• [What is needed]: Write out each line beneath this one exactly as it reads.
============================================================
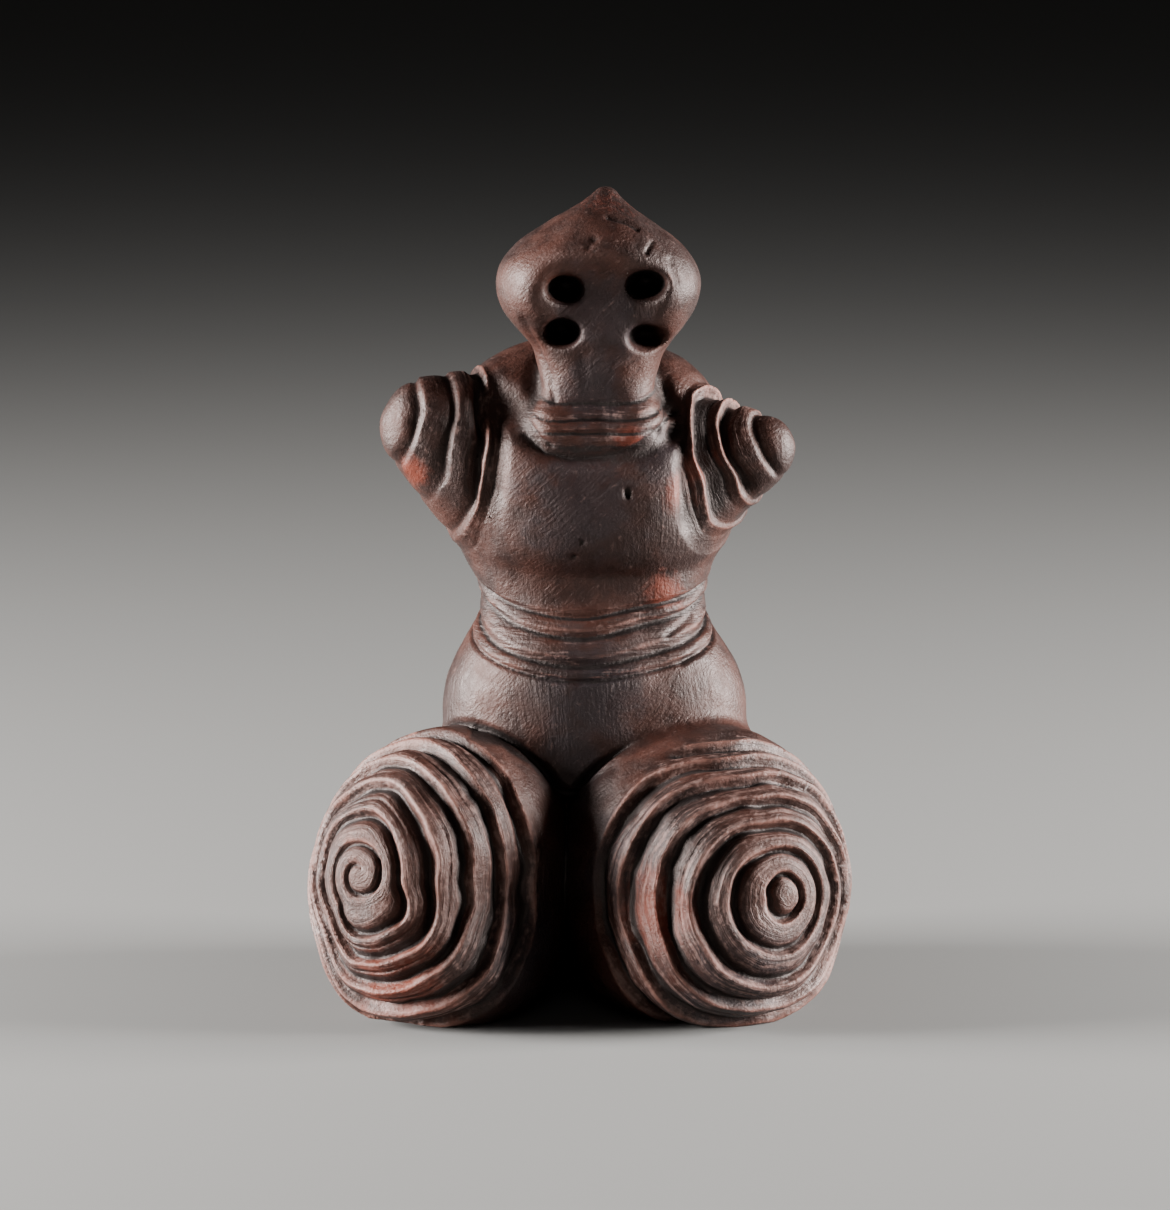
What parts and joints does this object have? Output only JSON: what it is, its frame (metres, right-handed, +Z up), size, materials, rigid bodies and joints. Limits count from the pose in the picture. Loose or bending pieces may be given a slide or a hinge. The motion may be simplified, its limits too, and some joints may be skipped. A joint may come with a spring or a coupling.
{
  "type": "mother goddess figurine",
  "caption": "Small seated fired-clay figure with spiral-carved thighs and arm stumps, ringed waist and neck, and a pointed head with poked holes, resting on its flat underside.",
  "frame": {"origin": "middle of the footprint's box, on the ground under the flat underside", "axes": "+Z up; -Y to the figure's front, so the viewer of the front looks along +Y; +X to that viewer's right"},
  "size_m": [0.0984, 0.0788, 0.1478],
  "materials": {
    "fired_clay": "dark brown hand-burnished fired clay, near black in the grooves, with rust-red wear on the ridges"
  },
  "bodies": {
    "root": {"figurine": "fired_clay"}
  },
  "joints": []
}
============================================================
• [Exercise output]:
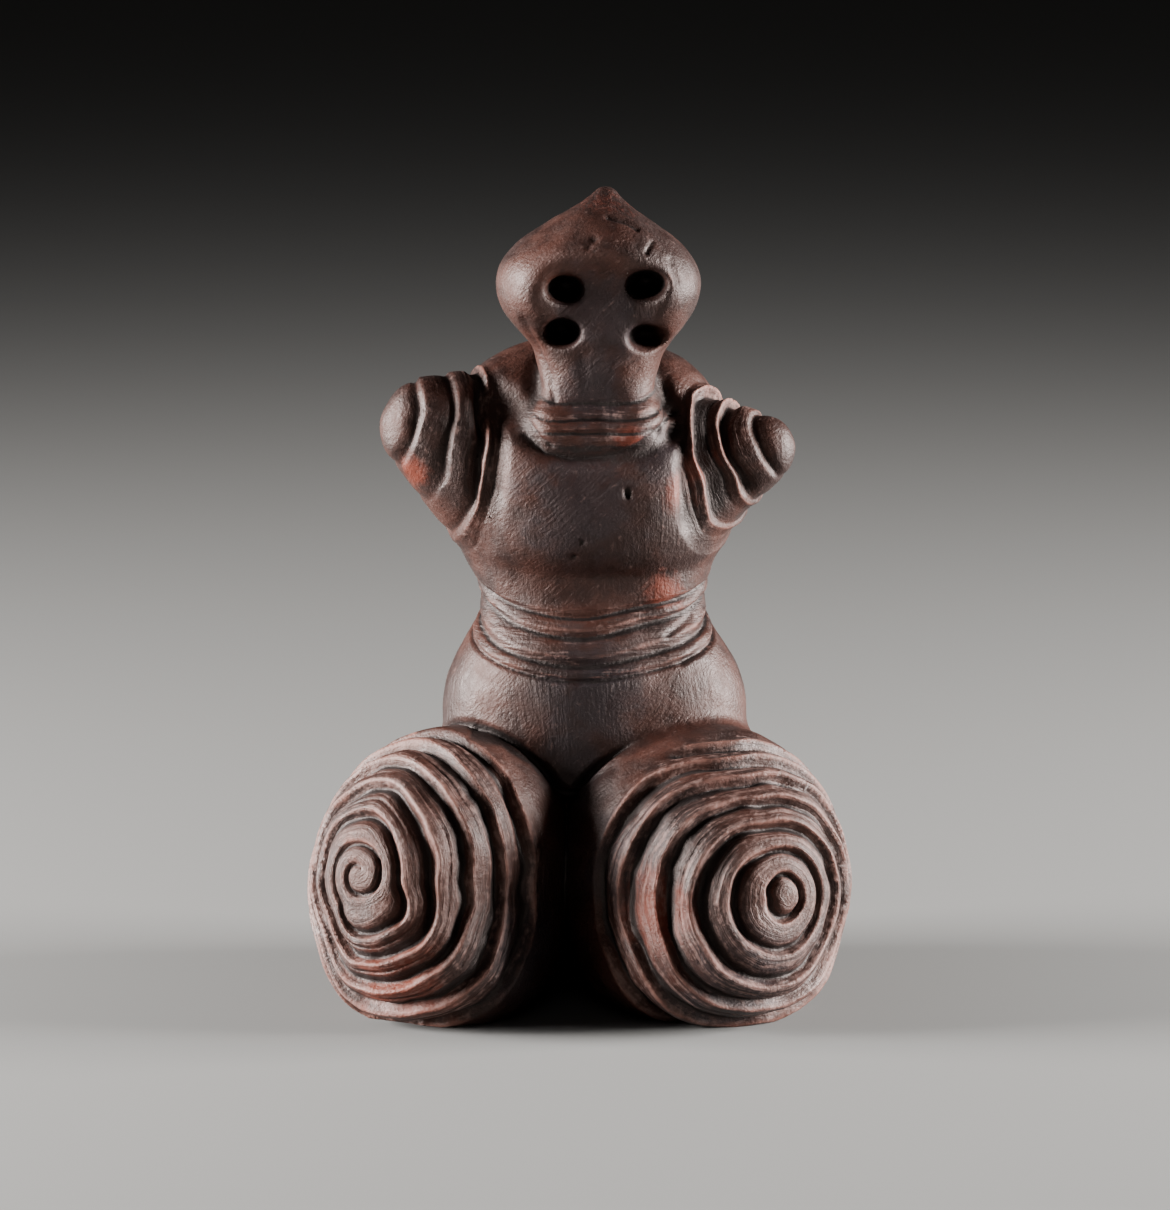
What parts and joints does this object have? Output only JSON: what it is, its frame (metres, right-handed, +Z up), size, materials, rigid bodies and joints. Limits count from the pose in the picture. Loose or bending pieces may be given a slide or a hinge. The motion may be simplified, its limits too, and some joints may be skipped. A joint may come with a spring or a coupling.
{
  "type": "mother goddess figurine",
  "caption": "Small seated fired-clay figure with spiral-carved thighs and arm stumps, ringed waist and neck, and a pointed head with poked holes, resting on its flat underside.",
  "frame": {"origin": "middle of the footprint's box, on the ground under the flat underside", "axes": "+Z up; -Y to the figure's front, so the viewer of the front looks along +Y; +X to that viewer's right"},
  "size_m": [0.0984, 0.0788, 0.1478],
  "materials": {
    "fired_clay": "dark brown hand-burnished fired clay, near black in the grooves, with rust-red wear on the ridges"
  },
  "bodies": {
    "root": {"figurine": "fired_clay"}
  },
  "joints": []
}